— Data block —
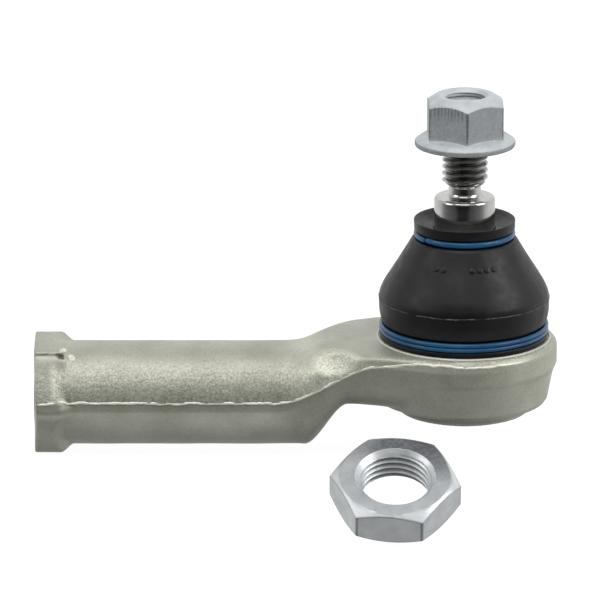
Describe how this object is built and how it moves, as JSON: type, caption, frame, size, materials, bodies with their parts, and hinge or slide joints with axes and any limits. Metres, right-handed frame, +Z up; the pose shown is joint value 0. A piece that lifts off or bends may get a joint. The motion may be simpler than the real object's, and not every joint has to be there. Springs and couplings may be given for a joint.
{
  "type": "tie rod end",
  "caption": "Outer steering tie rod end: forged housing with a female threaded barrel, a ball stud under a rubber boot, a flange nut and a loose jam nut.",
  "frame": {"origin": "centre of the mouth of the tie rod thread, on the open end face of the barrel", "axes": "+X along the barrel from the thread's mouth to the ball joint, +Z up along the stud, -Y the side that carries the visible die parting line and in front of which the loose jam nut lies"},
  "size_m": [0.1132, 0.0928, 0.0792],
  "materials": {
    "forged_zinc_nickel": "satin zinc-nickel plate over a shot-blasted steel forging, pale olive grey",
    "stud_steel": "ground and polished steel, rolled thread",
    "zinc_flake": "matt silver-grey zinc flake coating",
    "zinc_plate": "bluish bright zinc plate, satin",
    "boot_rubber": "black moulded rubber, soft sheen",
    "blue_ring": "blue coated spring ring, glossy",
    "acetal": "off-white acetal, moulded",
    "spring_steel": "blued spring steel"
  },
  "bodies": {
    "housing": {"housing": "forged_zinc_nickel", "upper_seat": "acetal", "lower_seat": "acetal", "preload_spring": "spring_steel", "closing_plate": "zinc_plate", "lower_clamp_ring": "blue_ring"},
    "boot": {"dust_boot": "boot_rubber"},
    "boot_collar": {"upper_clamp_ring": "blue_ring", "boot_lip_insert": "acetal"},
    "stud": {"ball_stud": "stud_steel"},
    "flange_nut": {"flange_nut": "zinc_flake"},
    "jam_nut": {"jam_nut": "zinc_plate"}
  },
  "joints": [
    {"name": "stud_swing_direction", "type": "hinge", "parent": "housing", "child": "boot", "pos_m": [0.093, 0, 0.009], "axis": [0, 0, 1], "continuous": true, "deforming": ["dust_boot"]},
    {"name": "stud_tilt", "type": "hinge", "parent": "boot", "child": "boot_collar", "pos_m": [0.093, 0, 0.009], "axis": [0, 1, 0], "range_deg": [-20, 20], "deforming": ["dust_boot"]},
    {"name": "stud_spin", "type": "hinge", "parent": "boot_collar", "child": "stud", "pos_m": [0.093, 0, 0.009], "axis": [0, 0, 1], "continuous": true},
    {"name": "flange_nut_travel", "type": "slide", "parent": "stud", "child": "flange_nut", "axis": [0, 0, 1], "range_m": [-0.0075, 0.006]},
    {"name": "jam_nut_lift", "type": "slide", "parent": "housing", "child": "jam_nut", "axis": [0, 0, 1], "range_m": [0, 0.06]}
  ]
}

— Exercise objective —
Copy each line of the listing that includes "axes".

— Response to this task —
Describe how this object is built and how it moves, as JSON: type, caption, frame, size, materials, bodies with their parts, and hinge or slide joints with axes and any limits. Metres, right-handed frame, +Z up; the pose shown is joint value 0. A piece that lifts off or bends may get a joint. The motion may be simpler than the real object's, and not every joint has to be there. Springs and couplings may be given for a joint.
  "frame": {"origin": "centre of the mouth of the tie rod thread, on the open end face of the barrel", "axes": "+X along the barrel from the thread's mouth to the ball joint, +Z up along the stud, -Y the side that carries the visible die parting line and in front of which the loose jam nut lies"},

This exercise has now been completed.